This is probably not the answer you were looking for, but here's what I think.
The film starts with the disappearance of Swanson's truck (following pursuit by an unseen force); it ends with Manning's vanishing, following his disappearance after the first picture (Swanson also disappears from the narrative not far in); along the way his sister Joyce, whom the first film asserts does not exist, appears to "drive" the inquiry, as the truck is seen driven by teenage Miguel. The whole movie is about the missing and the unseen.
In between Miguel and Joyce is hotheaded middle-ager Swanson, who wants to know where this teenager made off with his "goods." Ask any middle aged man (as was screenwriter George Worthing Yates, 57 at the time) what that might mean. (HINT: The cure now comes in the form of a thing called Viagra.) The context is postwar masculinity. The subtext is loss of virility (Manning referred to almost exclusively as the Colossal Man rather than by name throughout the picture). I'm not sure either Yates or Gordon are saying this is a bad thing.
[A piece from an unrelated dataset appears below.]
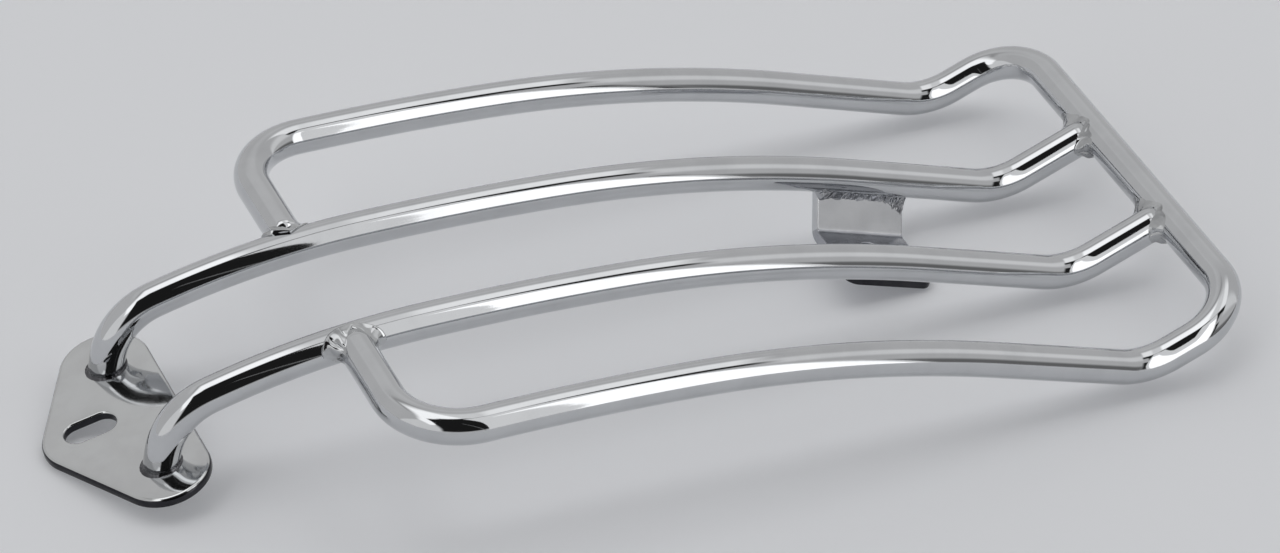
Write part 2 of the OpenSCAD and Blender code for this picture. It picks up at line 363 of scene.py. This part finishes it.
def buildHoop(name, node):
    # one half from the crossbar's middle to the leg, and its mirror image before it
    frontCorner, rearCorner = layout["frontCorner"], layout["rearCorner"]
    kick, rearArch, middleArch = side["kick"], side["rearArch"], side["middleArch"]
    walk = [
        (layout["hoopWidth"] / 2 - rearCorner, rearCorner, 90, 0),
        (side["end"][0] - rearCorner, kick[1], kick[2], 90),
        (kick[0], rearArch[1], -rearArch[2], -90),
        (rearArch[0], middleArch[1], -middleArch[2], -90),
        (layout["cornerLead"], frontCorner, 90, 0),
        ((layout["hoopWidth"] - layout["railSpacing"]) / 2 - frontCorner - bar["butt"], 0, 0, 0),
    ]
    points, turns = bentPath(placeOn(crossbarAt), turnY(-crossbarAt[2]) @ turnZ(90), walk)
    rings = sweepRings(points, turns, bar["radius"])
    mirrored = rings[::-1][:-1] * np.array([1, -1, 1])
    return barPiece(name, np.concatenate([mirrored, rings]), node)


buildHoop("outerHoop", "outer_hoop")
print("bars made")

# Plates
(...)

Post-WWII (think the atom-bomb blast that kicked the Colossal duology into being), men found themselves questioning their position in the world and where their masculinity had gotten it and them. The Incredible Shrinking Man (and remember, "I'm not growing -- you're shrinking") was his reaction to the horror he had seen and, for our soldiers, been part of: taking himself out of the picture, leaving room for the emergence of headstrong women like Joyce Manning (who interestingly and for no reason shuts down one soldier's advances, as does the heroine of Gordon's BEGINNING OF THE END; Manning's fiancee in the original film is similarly unreachable). Just as Manning's grabbing the power lines that killed him in the climax was an act of suicide, Colossal Man's disappearance is an act of will, making way for the materialization of modern women.